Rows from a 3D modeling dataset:
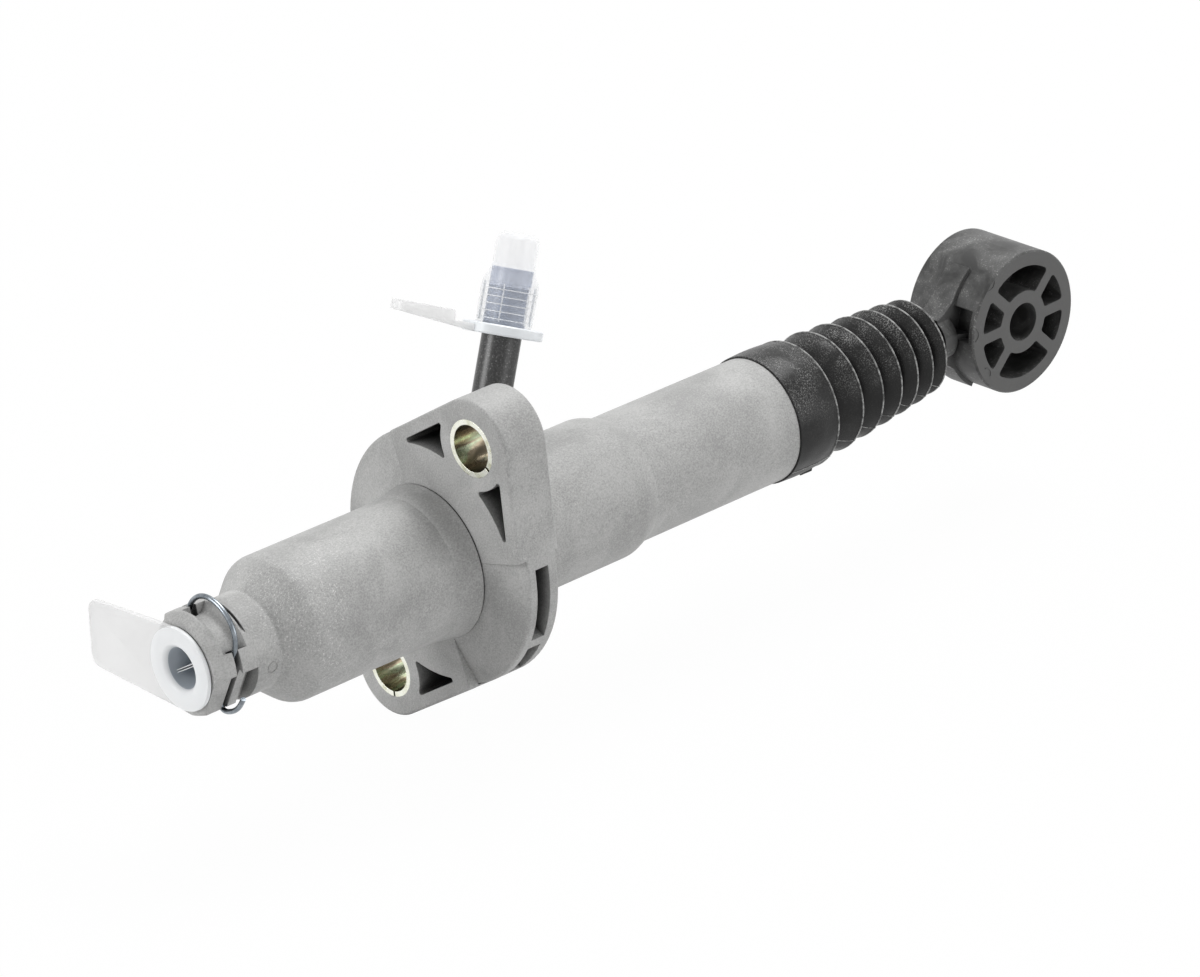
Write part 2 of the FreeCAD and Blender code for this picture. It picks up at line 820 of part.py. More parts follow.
def bellows_skin(inward):
    # Round folds with tight valleys; inward moves the skin under the outer one and widens its valleys
    places = [tube_end + step for step in crown_steps]
    radii = [radius - inward for radius in crown_radii]
    land = valley_land / 2 + inward * flank_wall / boot_wall
    edges = []
    start = None
    for i, (place, radius) in enumerate(zip(places, radii)):
        crown = V(place, radius, 0)
        if i + 1 < len(places):
            middle = (place + places[i + 1]) / 2
            valley = min(radius, radii[i + 1]) - valley_drop
            end = V(middle - land, valley, 0)
            following = V(middle + land, valley, 0)
        else:
            end = V(boot_end - boot_collar_length, boot_collar_radius - inward, 0)
            following = None
        if start:
            edges.append(Part.Arc(start, crown, end).toShape())
        else:
            half_way = V(
                place + (end.x - place) * crown_shoulder_run, radius - valley_drop * crown_shoulder_drop, 0)
            edges.append(Part.Arc(crown, half_way, end).toShape())
        if following:
            edges.append(Part.LineSegment(end, following).toShape())
        start = following
    return edges


def drawn_aside(solid, start):
    # Slants the bellows from its start so that its far end follows the leaning rod
    share = (boot_end - ball_place) / (boot_end - start)
    up = math.tan(math.radians(rod_rise_angle)) * share
    side = math.tan(math.radians(rod_side_angle)) * share
    slant = FreeCAD.Matrix(1, 0, 0, 0, side, 1, 0, -side * start, up, 0, 1, -up * start, 0, 0, 0, 1)
    return solid.transformGeometry(slant)


def bellows():
    # From the cuff's crest to the collar round the rod
    crest = tube_end + crown_steps[0]
    radius = crown_radii[0]
    bore = boot_land_radius + boot_rod_gap
    last = boot_end - boot_collar_length
    edges = bellows_skin(0) + bellows_skin(boot_wall) + edges_between((
        V(last, boot_collar_radius, 0), V(boot_end, boot_end_radius, 0), V(boot_end, bore, 0),
        V(last, bore, 0), V(last, boot_collar_radius - boot_wall, 0)))
    edges += edges_between((V(crest, radius - boot_wall, 0), V(crest, radius, 0)))
    solid = Part.Face(Part.Wire(Part.__sortEdges__(edges))).revolve(origin, axis_x, 360)
    return drawn_aside(solid, crest)


def boot():
    # Cuff gripping the end of the tube, bellows, and a small end collar round the rod
    seat = cuff_seat_radius
    crest = tube_end + crown_steps[0]
    radius = crown_radii[0]
    bead_end = cuff_bead_start + cuff_bead_length
    bulge = (cuff_start + crest) / 2
    cuff = turned((
        (cuff_start, seat), (cuff_start, cuff_lip_radius), (bulge, radius + cuff_bulge, cuff_bulge_round),
        (crest, radius), (crest, radius - boot_wall), (tube_end, radius - boot_wall),
        (tube_end, seat), (bead_end, seat), (bead_end, seat - cuff_bead_depth),
        (cuff_bead_start, seat - cuff_bead_depth), (cuff_bead_start, seat)))
    return cuff.fuse(bellows()).removeSplitter()


def wire_clip():
    # Arch over the head, two legs through its slots and a hook at each foot, as one bent wire
    half = clip_tail + clip_leg
    points = [(clip_shift - y, z) for y, z in half]
    points += [(clip_shift, clip_top)]
    points += [(clip_shift + y, z) for y, z in reversed(half)]
    curve = Part.BSplineCurve()
    curve.interpolate([V(clip_place, y, z) for y, z in points])
    path = Part.Wire([curve.toShape()])
    section = Part.makeCircle(wire_radius, curve.StartPoint, curve.tangent(curve.FirstParameter)[0])
    return leaned(path.makePipeShell([Part.Wire([section])], True, False))


def plug_tab():
    # Flat pull tab, a little narrower at its far end
    start = head_front - plug_flange_thickness
    corners = (
        (0, plug_tab_bottom[0]), (plug_tab_length, plug_tab_bottom[1], plug_tab_corners[1]),
        (plug_tab_length, plug_tab_top[1], plug_tab_corners[0]), (0, plug_tab_top[0]))
    return extruded_x(corners, start, head_front)


def outlet_plug():
    front = head_front - plug_flange_thickness
    collar = head_front + plug_collar_length
    nose = head_front + plug_nose_length
    disc = rod_x(plug_flange_radius, front, head_front).fuse(plug_tab())
    body = turned((
        (front, 0), (front, plug_nose_radius), (head_front, plug_nose_radius),
        (head_front, socket_radius - slip_gap), (collar, socket_radius - slip_gap),
        (collar, plug_nose_radius), (nose - plug_nose_edge, plug_nose_radius),
        (nose, plug_nose_radius - plug_nose_edge), (nose, 0)))
    hollow = turned((
        (front, 0), (front, plug_hole_radius + plug_mouth_chamfer),
        (front + plug_mouth_chamfer, plug_hole_radius), (nose - plug_floor, plug_hole_radius),
        (nose - plug_floor, 0)))
    body = disc.fuse(body).cut(hollow)
    reach = plug_hole_radius + slip_gap
    rib = box(collar, nose - plug_floor, -plug_rib / 2, plug_rib / 2, -reach, reach)
    return body.fuse(rib.common(rod_x(reach, collar, nose))).removeSplitter()


def outlet_seal():
    end = head_front + socket_depth
    return ring_x(socket_radius, plug_nose_radius + slip_gap, end - outlet_seal_length, end)


def outlet_seal_bush():
    end = head_front + socket_depth - outlet_seal_length
    return ring_x(socket_radius, outlet_bush_bore, end - outlet_bush_length, end)


def inlet_pipe():
    solid = turned_z((
        (pipe_bore, pipe_foot), (pipe_radius, pipe_foot),
        (pipe_radius, pipe_bead_place - pipe_bead), (pipe_radius + pipe_bead, pipe_bead_place),
        (pipe_radius + pipe_bead, pipe_bead_place + pipe_bead),
        (pipe_radius, pipe_bead_place + 2 * pipe_bead),
        (pipe_radius, pipe_top - pipe_edge), (pipe_radius - pipe_edge, pipe_top), (pipe_bore, pipe_top)))
    return onto_inlet(solid)


def inlet_grommet():
    bead = pipe_radius + pipe_bead
    top = inlet_boss_top + grommet_flange
    solid = turned_z((
        (pipe_bore, inlet_counterbore_floor), (inlet_counterbore, inlet_counterbore_floor),
        (inlet_counterbore, inlet_boss_top), (grommet_flange_radius, inlet_boss_top),
        (grommet_flange_radius, top), (pipe_radius, top),
        (pipe_radius, pipe_bead_place + 2 * pipe_bead), (bead, pipe_bead_place + pipe_bead),
        (bead, pipe_bead_place), (pipe_radius, pipe_bead_place - pipe_bead),
        (pipe_radius, pipe_foot), (pipe_bore, pipe_foot)))
    return onto_inlet(solid)


def cap_tab():
    # Rising grip on a thinner bridge, rounded at its far corners
    half = cap_tab_width / 2
    base = cap_rim_place
    side = (
        (0, base), (cap_rim_radius, base), (cap_tab_length, base + cap_tab_rise),
        (cap_tab_length, base + cap_tab_rise + cap_tab_end),
        (cap_tab_bridge_end, base + cap_tab_root), (cap_tab_bridge_end, base + cap_tab_bridge),
        (0, base + cap_tab_bridge))
    grip = face_of(side, lambda p: V(p.x, -half, p.y)).extrude(V(0, cap_tab_width, 0))
    plan = (
        (0, -half), (cap_tab_length, -half, cap_tab_corner), (cap_tab_length, half, cap_tab_corner),
        (0, half))
    outline = face_of(plan, lambda p: V(p.x, p.y, 0)).extrude(V(0, 0, cap_top))
    return grip.common(outline).rotated(origin, axis_z, cap_tab_turn)


def inlet_cap():
    rim_top = cap_rim_place + cap_rim_thickness
    mouth = cap_rim_place - cap_rim_thickness
    shell = turned_z((
        (0, cap_rim_place), (cap_rim_radius, cap_rim_place), (cap_rim_radius, rim_top),
        (cap_skirt_radius, rim_top), (cap_bell_radius, cap_bell_end - cap_bell_land),
        (cap_bell_radius, cap_bell_end), (cap_nipple_radius, cap_nipple_start),
        (cap_nipple_radius, cap_top - cap_top_chamfer),
        (cap_nipple_radius - cap_top_chamfer, cap_top), (0, cap_top)))
    inside = turned_z((
        (0, mouth), (pipe_radius + slip_gap, mouth),
        (pipe_radius + slip_gap, pipe_top + free_gap), (cap_nipple_bore, cap_nipple_start),
        (cap_nipple_bore, cap_top - cap_roof), (0, cap_top - cap_roof)))
    return onto_inlet(shell.fuse(cap_tab()).cut(inside).removeSplitter())


primary_start = seal_start
secondary_start = seal_start + seal_length + feed_ring_length

save(cylinder_body(), "cylinder_body")
save(flange_sleeve(1), "flange_sleeve_upper")
save(flange_sleeve(-1), "flange_sleeve_lower")
save(lip_seal(primary_start), "primary_seal")
save(feed_ring(), "feed_ring")
save(lip_seal(secondary_start), "secondary_seal")
save(bearing_bush(), "bearing_bush")
save(stop_ring(), "stop_ring")
save(piston(), "piston")
save(piston_guide_ring(), "piston_guide_ring")
save(ball_retainer(), "ball_retainer")
save(spring_seat(), "spring_seat")
save(return_spring(), "return_spring")
save(pushrod_eye(), "pushrod_eye")
save(boot(), "boot")
save(wire_clip(), "wire_clip")
save(outlet_seal(), "outlet_seal")
save(outlet_seal_bush(), "outlet_seal_bush")
save(outlet_plug(), "outlet_plug")
save(inlet_grommet(), "inlet_grommet")
save(inlet_pipe(), "inlet_pipe")
save(inlet_cap(), "inlet_cap")
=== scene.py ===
import json
import math

import bmesh
import bpy
from mathutils import Matrix, Vector


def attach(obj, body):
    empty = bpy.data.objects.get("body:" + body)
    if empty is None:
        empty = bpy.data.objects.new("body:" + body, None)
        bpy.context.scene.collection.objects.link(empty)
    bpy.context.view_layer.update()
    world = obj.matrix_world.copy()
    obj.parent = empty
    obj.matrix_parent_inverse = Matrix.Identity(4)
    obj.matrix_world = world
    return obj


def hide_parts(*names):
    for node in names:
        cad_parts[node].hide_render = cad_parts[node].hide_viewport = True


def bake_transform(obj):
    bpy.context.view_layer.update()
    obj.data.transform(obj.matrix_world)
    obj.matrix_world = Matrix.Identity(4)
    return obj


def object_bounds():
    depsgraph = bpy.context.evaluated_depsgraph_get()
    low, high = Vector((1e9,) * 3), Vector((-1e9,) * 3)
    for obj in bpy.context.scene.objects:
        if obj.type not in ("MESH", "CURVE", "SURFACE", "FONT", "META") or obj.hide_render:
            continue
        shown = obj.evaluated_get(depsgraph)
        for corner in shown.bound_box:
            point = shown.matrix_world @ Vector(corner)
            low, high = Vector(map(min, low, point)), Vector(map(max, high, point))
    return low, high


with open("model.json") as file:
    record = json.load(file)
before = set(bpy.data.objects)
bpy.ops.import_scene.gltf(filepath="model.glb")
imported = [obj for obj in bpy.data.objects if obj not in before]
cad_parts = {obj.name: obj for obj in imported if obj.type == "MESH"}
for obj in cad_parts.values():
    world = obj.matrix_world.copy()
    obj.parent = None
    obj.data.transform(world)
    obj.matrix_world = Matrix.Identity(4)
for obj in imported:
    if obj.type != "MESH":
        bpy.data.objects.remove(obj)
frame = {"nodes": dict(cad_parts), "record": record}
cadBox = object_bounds()
nodes = frame["nodes"]
mm = 0.001  # Sizes below are in millimetres, where a note doesn't say otherwise
print("frame loaded:", len(nodes), "nodes")


# Small helpers for the node trees

def newMaterial(name):
    material = bpy.data.materials.new(name)
    material.use_nodes = True
    tree = material.node_tree
    shader = next(n for n in tree.nodes if n.type == "BSDF_PRINCIPLED")
    return material, tree, shader


def addNode(tree, kind, inputs=None, **settings):
    node = tree.nodes.new(kind)
    for key, value in settings.items():
        setattr(node, key, value)
    for key, value in (inputs or {}).items():
        node.inputs[key].default_value = value
    return node


def setSockets(shader, values):
    for name, value in values.items():
        shader.inputs[name].default_value = value


def objectSpace(tree, scale=(1, 1, 1), turn=(0, 0, 0)):
    coordinates = addNode(tree, "ShaderNodeTexCoord")
    mapping = addNode(tree, "ShaderNodeMapping", {"Scale": scale, "Rotation": turn})
    tree.links.new(coordinates.outputs["Object"], mapping.inputs["Vector"])
    return mapping.outputs["Vector"]


def noise(tree, where, scale, detail, roughness, distortion=0.0):
    node = addNode(tree, "ShaderNodeTexNoise", {
        "Scale": scale, "Detail": detail, "Roughness": roughness, "Distortion": distortion})
    tree.links.new(where, node.inputs["Vector"])
    return node.outputs["Fac"]


def remap(tree, value, low, high, toLow, toHigh):
    node = addNode(tree, "ShaderNodeMapRange", {
        "From Min": low, "From Max": high, "To Min": toLow, "To Max": toHigh})
    tree.links.new(value, node.inputs["Value"])
    return node.outputs["Result"]


def combine(tree, operation, a, b):
    node = addNode(tree, "ShaderNodeMath", operation=operation)
    for socket, value in ((node.inputs[0], a), (node.inputs[1], b)):
        if isinstance(value, (int, float)):
            socket.default_value = value
        else:
            tree.links.new(value, socket)
    return node.outputs["Value"]


def times(tree, a, b):
    return combine(tree, "MULTIPLY", a, b)


def colours(tree, value, stops):
    ramp = addNode(tree, "ShaderNodeValToRGB")
    elements = ramp.color_ramp.elements
    while len(elements) < len(stops):
        elements.new(0.5)
    for element, (place, colour) in zip(elements, stops):
        element.position = place
        element.color = (*colour, 1.0)
    tree.links.new(value, ramp.inputs["Fac"])
    return ramp.outputs["Color"]


def mixed(tree, amount, first, second):
    mix = addNode(tree, "ShaderNodeMix", data_type="RGBA")
    for socket, value in ((mix.inputs["A"], first), (mix.inputs["B"], second)):
        if isinstance(value, tuple):
            socket.default_value = (*value, 1.0)
        else:
            tree.links.new(value, socket)
    tree.links.new(amount, mix.inputs["Factor"])
    return mix.outputs["Result"]


# From one colour to another across a span of a pattern
def between(tree, pattern, span, first, last):
    return colours(tree, pattern, ((span[0], first), (span[1], last)))


# Shared by the finishes: how warm a grey is, the darkest painted shade deep inside, the samples of
# painted shade and soft edges, and the span of a pattern that sets the roughness
surface = {
    "warmth": 0.985, "deepestPaintedShade": (0.004, 0.004, 0.004), "shadeSamples": 8, "edgeSamples": 6,
    "roughSpan": (0.3, 0.7),
}


def grey(level):
    return (level, level, level * surface["warmth"])


# One part of the way that a surface looks
def facing(tree, axis):
    geometry = addNode(tree, "ShaderNodeNewGeometry")
    parts = addNode(tree, "ShaderNodeSeparateXYZ")
    tree.links.new(geometry.outputs["Normal"], parts.inputs["Vector"])
    return parts.outputs[axis]


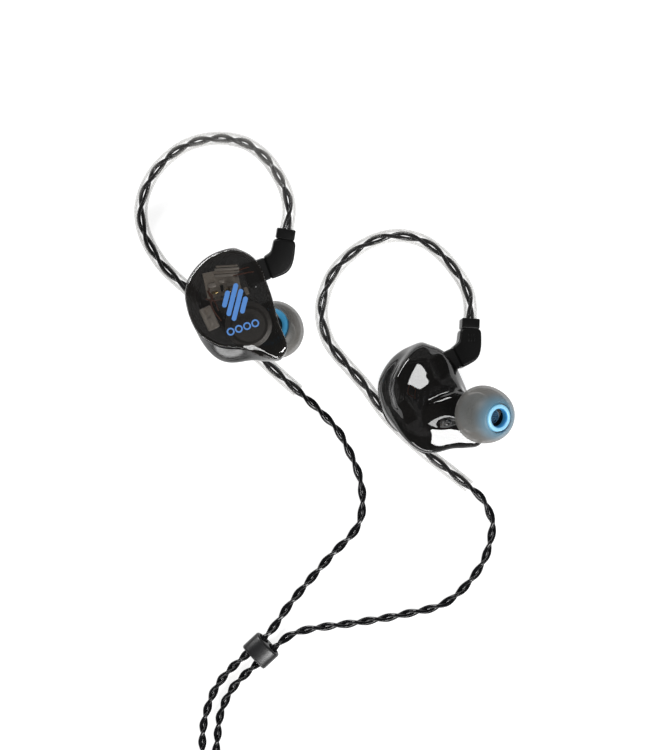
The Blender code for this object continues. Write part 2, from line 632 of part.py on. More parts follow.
def make_jack():
    """A straight 3.5 mm plug along +x, from its strain relief to its tip."""
    start = Vector(JACK_START)
    along_x = along((1, 0, 0))
    relief = [(0.0, 8.6), (3.0, 8.6), (2.8, 6.6), (2.5, 6.5), (2.5, 6.0), (2.6, 5.9), (2.4, 4.3), (2.1, 4.2),
              (2.1, 3.7), (2.2, 3.6), (2.0, 2.0), (1.7, 1.9), (1.7, 1.4), (1.75, 1.3), (1.6, 0.0), (0.0, 0.0)]
    barrel = [(0.0, 15.6), (2.3, 15.6), (2.9, 15.4), (3.1, 14.8), (3.1, 13.9), (3.7, 13.5), (3.7, 1.0),
              (3.5, 0.3), (3.2, 0.0), (0.0, 0.0)]
    contacts = (("jack_sleeve", "gold", [(0.0, 8.0), (1.75, 8.0), (1.75, 0.0), (0.0, 0.0)]),
                ("jack_insulator_1", "black_satin", [(0.0, 0.6), (1.7, 0.6), (1.7, 0.0), (0.0, 0.0)]),
                ("jack_ring", "gold", [(0.0, 1.5), (1.75, 1.5), (1.75, 0.0), (0.0, 0.0)]),
                ("jack_insulator_2", "black_satin", [(0.0, 0.6), (1.7, 0.6), (1.7, 0.0), (0.0, 0.0)]),
                ("jack_tip", "gold", [(0.0, 3.4), (0.6, 3.3), (1.7, 1.6), (1.7, 1.2), (1.2, 0.7),
                                      (1.6, 0.0), (0.0, 0.0)]))
    turned("jack_strain_relief", relief, "dark_rubber", 16, location=start, rotation=along_x)
    start.x += 8.6 + SMALL_GAP
    turned("jack_barrel", barrel, "black_satin", 24, location=start, rotation=along_x)
    start.x += 15.6 + SMALL_GAP
    for name, look, profile in contacts:
        turned(name, profile, look, 18, location=start, rotation=along_x)
        start.x += profile[0][1] + SMALL_GAP


def make_cable():
    for name in SIDES:
        make_side_cable(name)
    make_slider()
    make_coil()
    make_split()
    make_tie()
    tube("main_cable", smooth_path(MAIN_ROUTE, 2.2), MAIN_R, "black_gloss")
    make_jack()


def main():
    clear_scene()
    for name, side in SIDES.items():
        make_earpiece(name, side)
    make_cable()


main()
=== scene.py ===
"""In-ear monitors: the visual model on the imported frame, with its materials, light and camera.

Lengths are millimetres, turned into metres where a mesh is made.  Each earpiece has its own plan
frame: x and y in the faceplate's plane, and depth from the faceplate's face towards the ear.
"""

import math

import bmesh
import bpy
from mathutils import Matrix, Vector


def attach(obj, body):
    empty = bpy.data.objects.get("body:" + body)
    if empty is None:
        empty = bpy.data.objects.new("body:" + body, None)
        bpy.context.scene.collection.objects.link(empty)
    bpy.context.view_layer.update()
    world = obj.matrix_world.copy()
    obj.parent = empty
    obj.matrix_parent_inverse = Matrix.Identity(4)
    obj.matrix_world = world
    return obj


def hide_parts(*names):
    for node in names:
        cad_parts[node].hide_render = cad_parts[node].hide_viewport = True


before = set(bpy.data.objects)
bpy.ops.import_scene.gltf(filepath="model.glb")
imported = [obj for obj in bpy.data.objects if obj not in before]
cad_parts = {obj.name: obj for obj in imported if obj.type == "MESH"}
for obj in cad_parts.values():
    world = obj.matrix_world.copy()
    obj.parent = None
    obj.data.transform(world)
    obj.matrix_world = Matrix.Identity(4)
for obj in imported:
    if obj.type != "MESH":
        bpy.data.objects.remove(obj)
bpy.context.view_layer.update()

MM = 0.001

# ---- sizes shared with the frame

SIDES = {
    "left": {"hand": -1, "centre": (-23.6, 9.1, 29.8), "turn": 0.0, "lean": (0.7, -0.7), "tilt": 5.5},
    "right": {"hand": 1, "centre": (16.8, -10.4, 1.8), "turn": 6.0, "lean": (0.8, 0.6), "tilt": 10.2},
}
OUTLINE = [(-0.9, 12.0), (-6.4, 10.0), (-10.3, 5.0), (-10.2, -0.5), (-7.8, -5.6), (-3.4, -8.2),
           (1.4, -8.8), (5.4, -10.4), (8.9, -10.9), (10.7, -8.2), (8.8, -3.0), (7.1, 3.2), (4.0, 9.8)]
FACE_THICK = 1.5
RIM_DEPTH = 1.8
WALL = 0.85
BODY_END_ANGLE = math.radians(71.0)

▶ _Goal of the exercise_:
Reproduce the lines exactly, taking as the first line the one with "make_slider()" and as the last line the one with "# ---- sizes shared with the frame", and include nothing else.

▶ _Solution to this exercise_:
    make_slider()
    make_coil()
    make_split()
    make_tie()
    tube("main_cable", smooth_path(MAIN_ROUTE, 2.2), MAIN_R, "black_gloss")
    make_jack()


def main():
    clear_scene()
    for name, side in SIDES.items():
        make_earpiece(name, side)
    make_cable()


main()
=== scene.py ===
"""In-ear monitors: the visual model on the imported frame, with its materials, light and camera.

Lengths are millimetres, turned into metres where a mesh is made.  Each earpiece has its own plan
frame: x and y in the faceplate's plane, and depth from the faceplate's face towards the ear.
"""

import math

import bmesh
import bpy
from mathutils import Matrix, Vector


def attach(obj, body):
    empty = bpy.data.objects.get("body:" + body)
    if empty is None:
        empty = bpy.data.objects.new("body:" + body, None)
        bpy.context.scene.collection.objects.link(empty)
    bpy.context.view_layer.update()
    world = obj.matrix_world.copy()
    obj.parent = empty
    obj.matrix_parent_inverse = Matrix.Identity(4)
    obj.matrix_world = world
    return obj


def hide_parts(*names):
    for node in names:
        cad_parts[node].hide_render = cad_parts[node].hide_viewport = True


before = set(bpy.data.objects)
bpy.ops.import_scene.gltf(filepath="model.glb")
imported = [obj for obj in bpy.data.objects if obj not in before]
cad_parts = {obj.name: obj for obj in imported if obj.type == "MESH"}
for obj in cad_parts.values():
    world = obj.matrix_world.copy()
    obj.parent = None
    obj.data.transform(world)
    obj.matrix_world = Matrix.Identity(4)
for obj in imported:
    if obj.type != "MESH":
        bpy.data.objects.remove(obj)
bpy.context.view_layer.update()

MM = 0.001

# ---- sizes shared with the frame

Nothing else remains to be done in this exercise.